58 bodies identified

Pak air mishap: DNA tests to be conducted on remains

58 bodies identified

 Grieving family members of passengers killed in Wednesday’s plane crash wait to give blood for DNA tests at a community centre in Islamabad on Thursday. AP

The bodies that could be identified have been handed over to relatives, Geo News reported on Thursday, when Pakistan observed a day of mourning for those killed in the country’s worst aviation disaster.

The Airblue aircraft carrying 152 people crashed amid heavy rain near here on Wednesday morning. The plane, flying from Karachi to Islamabad, suddenly lost contact with the airport and crashed near the popular Damanekoh resort in the Margalla Hills.

Interior Minister Rehman Malik said the body parts beyond recognition were going to be DNA-tested on Thursday.

After a week

An official said the process would take about a week and thereafter the bodies would be handed over to the families.

Relatives of the dead were inconsolable. The wait was particularly agonising for those who were not able to identify their near and dear ones.

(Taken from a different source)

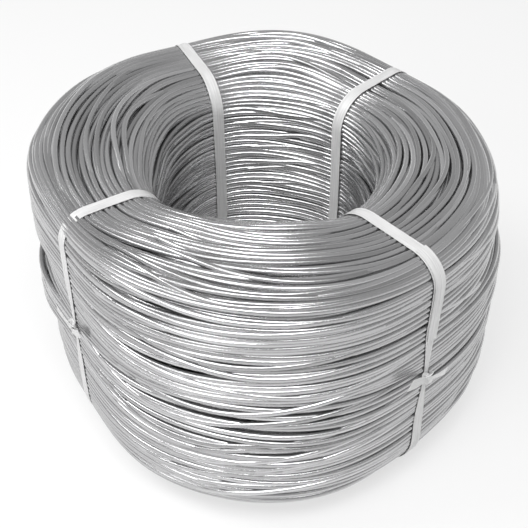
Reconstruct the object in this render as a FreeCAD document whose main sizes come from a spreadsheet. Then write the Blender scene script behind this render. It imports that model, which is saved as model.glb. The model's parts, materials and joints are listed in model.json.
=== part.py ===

Rescuers, who faced difficulty in the inaccessible terrain, managed to collect bodies and body parts that were taken to hospital.

Hospital officials said a team of 50 doctors had been constituted to identify the bodies.
Another official said the wreckage of the plane was scattered in the hilly area and they were looking for the black box.

Rain hampers search

It has been raining intermittently in Islamabad, hampering search efforts. “Rescue teams will resume the search operation as soon as it stops raining as we still have to find the black box,” The News International quoted Bani Amin, a police official, as saying. “Our main concern is to find identification papers and other belongings of the passengers, which will help identify the bodies lying in the hospitals. We may also find some body pieces during the search but it all depends how quickly it stops raining,” he said.
Airblue, a private airline, has been operating since 2004, using new Airbus A320 and A321 aircraft on domestic routes and international services to Dubai, Sharjah, Abu Dhabi, Muscat and Manchester.

In 1992, a PIA Airbus crashed into a cloud-covered hillside on approach to Kathmandu, killing 167 people.